Should I cool completely in the pan ? Or flip them onto a cooling rack ? I did 4 times the batter for each 12” layer ( for a wedding )
Hi Pamela! Hope you enjoyed the cake. I allow them to cool for about 5 minutes in the pan and then flip them out. I will update the recipe to reflect!
This is the 12” out of the oven. Beautiful
I hope you enjoyed!
Hi! We are unable to use vegan butter. Is applesauce a good substitute for the cake?
I truly LOVE this cake but I can’t make the frosting work as specified by the recipe and instructions. I’ve tried it a few times but it just is so liquid-y every time. I just tried it again with the same result, and I added double the sugar as well as both corn starch and tapioca starch after the fact and it’s still runny as can be. Is there a typo or anything? Does this work for everyone?
I’m making the cake today for my granddaughter who loves strawberries and has been asking me to make a strawberry cake. My question is how to make the strawberry puree. You say to use either fresh or frozen strawberries, but I’m concerned that the frozen might have too much liquid. Would this make a difference in the cake or icing? I love your site. Just found it.
If you use frozen, you can thaw them first and strain to remove some of the liquid. If for some reason your icing is too thin you can add more powdered sugar until you’ve reached the desired thickness. So glad you like my site!
Wow. It looks delicious. I love strawberry cakes. So, I will try to make it. Your recipe will help me. Thanks for sharing.
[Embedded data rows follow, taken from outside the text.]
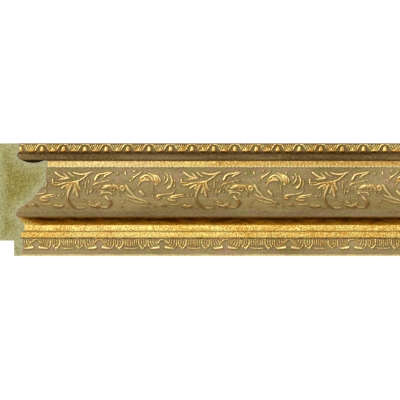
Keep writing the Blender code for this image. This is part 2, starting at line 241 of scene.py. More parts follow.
BIG_LEAF = (
    ("blade", 1.4, (52.8, 22.9), (50.9, 22.2), (50.4, 20.4), (51.4, 18.7), (54, 17.5)),
    ("bed", 4.4, (55.6, 20.4), (62.4, 18.9), (69.4, 18.6), (76.2, 19.4), (80.4, 22)),
    ("blade", 1.4, (51.6, 23), (57.7, 22.9)),
    ("blade", 3.4, (53.6, 20.4), (57.6, 18.7), (61.7, 17.5), (64.3, 17.6)),
    ("blade", 1.8, (62.4, 17.4), (67.3, 17.4), (69.5, 19.2), (70.8, 22.3), (72.2, 23.6)),
    ("blade", 1.2, (67.8, 23.2), (70.2, 24.6), (71.3, 26.3), (71.7, 28.2)),
    ("blade", 1.6, (52.9, 27.6), (53.4, 25.4), (56.3, 24.5)),
    ("drop", 2.0, (55.8, 24.6), (59.6, 24.3), (63.2, 25.2), (64, 27.2)),
    ("worn_and_shaded", 2.0, (59, 30.6), (61.8, 32.8), (63.2, 34.9), (62.2, 37.2), (59.4, 39.4)),
    ("blade", 3.1, (57, 28), (59.4, 30.2), (61.6, 31.9)),
    ("blade", 1.5, (61.2, 38.9), (57.1, 39.3), (51.6, 38.9)),
    ("worn_and_shaded", 1.7, (53, 38.6), (48.2, 39.1), (43, 38.4)),
    ("blade", 1.9, (53.4, 37.2), (47.9, 38), (43.8, 37.3), (39.8, 36.1)),
    ("blade", 1.9, (53.3, 34.1), (50.5, 36.1), (46.5, 37.6)),
    ("blade", 1.5, (39.7, 33.7), (42.3, 34.3), (45.7, 34.6)),
    ("drop", 1.4, (41, 32.4), (42.9, 32.8)),
    ("blade", 0.9, (68.8, 4.8), (70.6, 6.7)),
    ("blade", 0.9, (70.8, 4.7), (68.6, 6.6)),
    ("drop", 1.1, (72.9, 3.3), (73.5, 4.4)),
    ("drop", 1.9, (77.3, 2.9), (78, 7.1)),
    ("tail", 1.5, (75.2, 22.2), (74.8, 25.2)),
    ("tail", 3.4, (77.4, 16.6), (79.6, 19.2), (80.8, 22), (84, 25), (86.6, 28.4), (91.6, 31.2)),
    ("worn_and_shaded", 2.0, (95.4, 33.4), (99.4, 34.7), (102.6, 36.2)),
    ("blade", 2.0, (86, 29.4), (91.2, 31), (95.8, 32.5), (99.9, 34.4), (102, 35.9)),
    ("blade", 1.9, (77.6, 25.8), (82, 28.2), (88.4, 30.4)),
    ("blade", 1.7, (78.6, 31.1), (84, 32.5), (88.6, 33.8), (94.8, 34.8), (99.6, 35.7)),
    ("blade", 1.2, (73.8, 34.5), (76.4, 32.6)),
    ("drop", 1.7, (72.2, 36.9), (74.6, 39)),
    ("blade", 1.3, (94.6, 37.5), (99.6, 38.4)),
)
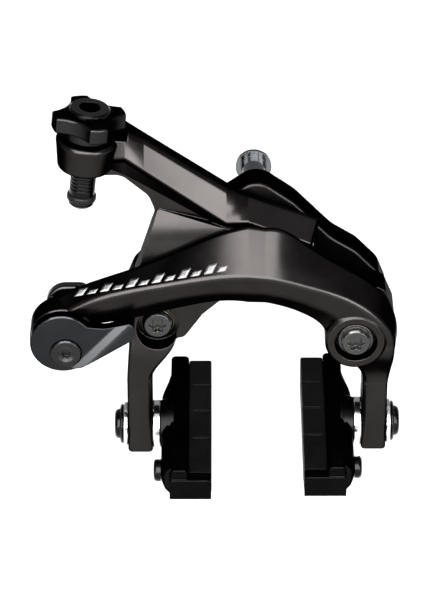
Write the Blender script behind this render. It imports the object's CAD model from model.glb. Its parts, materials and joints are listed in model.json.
"""Looks of a dual-pivot rim brake caliper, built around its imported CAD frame, in metres."""
import json
import math

import bpy
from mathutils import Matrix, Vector
from mathutils.bvhtree import BVHTree

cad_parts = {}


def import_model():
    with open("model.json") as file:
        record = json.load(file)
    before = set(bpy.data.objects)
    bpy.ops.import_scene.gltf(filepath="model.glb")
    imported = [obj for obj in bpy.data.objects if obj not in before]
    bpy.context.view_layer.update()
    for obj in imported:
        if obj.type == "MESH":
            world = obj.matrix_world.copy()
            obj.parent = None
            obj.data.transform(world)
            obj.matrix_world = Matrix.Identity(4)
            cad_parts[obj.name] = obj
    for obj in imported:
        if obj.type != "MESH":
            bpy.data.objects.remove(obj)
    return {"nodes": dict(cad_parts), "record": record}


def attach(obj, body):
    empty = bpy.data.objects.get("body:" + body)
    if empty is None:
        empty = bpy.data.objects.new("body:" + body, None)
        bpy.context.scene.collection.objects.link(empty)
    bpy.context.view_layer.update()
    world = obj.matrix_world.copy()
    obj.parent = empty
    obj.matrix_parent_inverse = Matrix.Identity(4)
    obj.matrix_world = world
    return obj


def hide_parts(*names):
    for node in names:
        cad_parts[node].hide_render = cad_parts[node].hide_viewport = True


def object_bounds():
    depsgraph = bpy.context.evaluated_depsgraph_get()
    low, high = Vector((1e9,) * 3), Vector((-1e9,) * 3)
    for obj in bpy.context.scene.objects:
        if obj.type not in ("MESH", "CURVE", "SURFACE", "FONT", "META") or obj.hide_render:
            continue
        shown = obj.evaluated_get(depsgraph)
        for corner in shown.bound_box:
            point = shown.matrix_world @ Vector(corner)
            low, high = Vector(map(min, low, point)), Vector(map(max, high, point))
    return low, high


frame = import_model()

CAD_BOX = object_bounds()
NODES = frame["nodes"]
RECORD = frame["record"]
MM = 0.001

# ------------------------------------------------------------------ node helpers
MIX_FIRST = 6       # a colour mix node's colour inputs and output, by place
MIX_SECOND = 7
MIX_RESULT = 2
EDGE_FULL = 0.86    # cosine between the rounded and the flat normal on a sharp edge
EDGE_NONE = 0.995   # and where the surface counts as flat
BEVEL_SAMPLES = 6


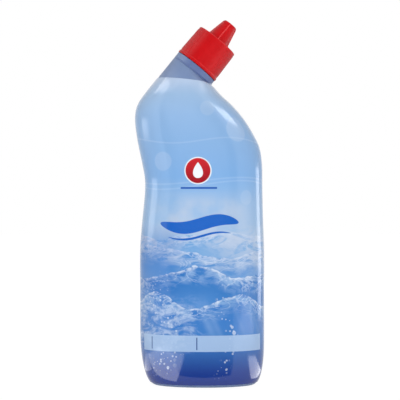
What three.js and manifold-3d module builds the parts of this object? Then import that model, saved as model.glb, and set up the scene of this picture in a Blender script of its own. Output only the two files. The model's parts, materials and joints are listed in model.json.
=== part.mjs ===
// Toilet cleaner bottle: a blow-moulded bottle with a leaning neck, the shrink sleeve around it,
// the gel inside, a pour nozzle pressed into the mouth, a sealing ring and a screw cap whose
// hollow cone covers the spout. Millimetres, +Z up, +X to the side that the neck leans to, +Y to the back.
import * as THREE from 'three';
import { mergeVertices } from 'three/addons/utils/BufferGeometryUtils.js';
import Module from 'manifold-3d';

const wasm = await Module();
wasm.setup();

// Body, without the sleeve: half sizes are measured from its centre line
const bodyHalfWidth = 45.2;
const bodyHalfDepth = 28.6;
const bodySquareness = 0.25; // added to 2, the exponent of an ellipse
const wall = 1;
const straightTop = 100; // where the straight sides end

// Heel: a quarter ellipse on each side, and the ring that the bottle stands on
const heelHeightLeft = 40;
const heelInsetLeft = 10.2;
const heelHeightRight = 28;
const heelInsetRight = 7.2;
const standRing = 7;
const baseRise = 3;
const baseSlope = 3;

// Waist and bulge on the side away from the spout, and the arched shoulder under the spout
const waistRise = 47; // above the straight sides
const waistInsetLeft = 3.9;
const waistInsetRight = 1.3;
const bulgeRise = 49; // above the waist
const bulgeOut = 3.9;
const shoulderInset = 4.8; // the corner between bulge and neck, from the bulge
const shoulderRise = 14;
const archRise = 12; // the start of the arched shoulder, above the waist
const archInset = 1.4;
const crookOut = 2.7; // the hollow corner between shoulder and neck, from the collar's lower edge
const crookDrop = 1.3;

// Neck: its axis passes through the middle of the cap's rim; heights along it start at that rim
const neckOffset = 4.1; // of that middle from the body's centre line, to the bulge's side
const neckRise = 23.4; // of that middle above the shoulder
const neckTilt = THREE.MathUtils.degToRad(39.1);
const collarRadius = 16.8;
const collarLength = 4.4;
const rimGap = 0.6; // between the cap's rim and the collar
const finishRadius = 12.55;
const finishHeight = 19;
const mouthRadius = 10.8;
const mouthEdge = 0.5;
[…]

Hi Baker Bettie, All your blogs are very informative for learning purpose. I am really crazy about strawberry cake, will try this recipe soon. Please tell us what type of cake flour should I use and can I skip adding eggs.
You can use any brand of cake flour. I typically find Swan’s Down brand in my grocery. You can not omit the eggs in this recipe. You can however, find an egg free recipe online if you need to. It will contain a replacement for the eggs like applesauce, banana, vinegar, etc.
Wow Amazing cake, I haven’t tried this cake before. I’ll bake soon and let you know how the cake was.
Go for it!
Thanks for sharing Niranjan
Wow. It looks delicious. I love strawberry cakes. So, I will try to make it. Your recipe will help me. Thanks for sharing.
Weird question but wondering if this cake would work for stacking and creating a fire truck shape? My 4 yr old has requested a strawberry fire truck cake for his birthday and I’m not sure if a certain type of cake should be used for something like that?!?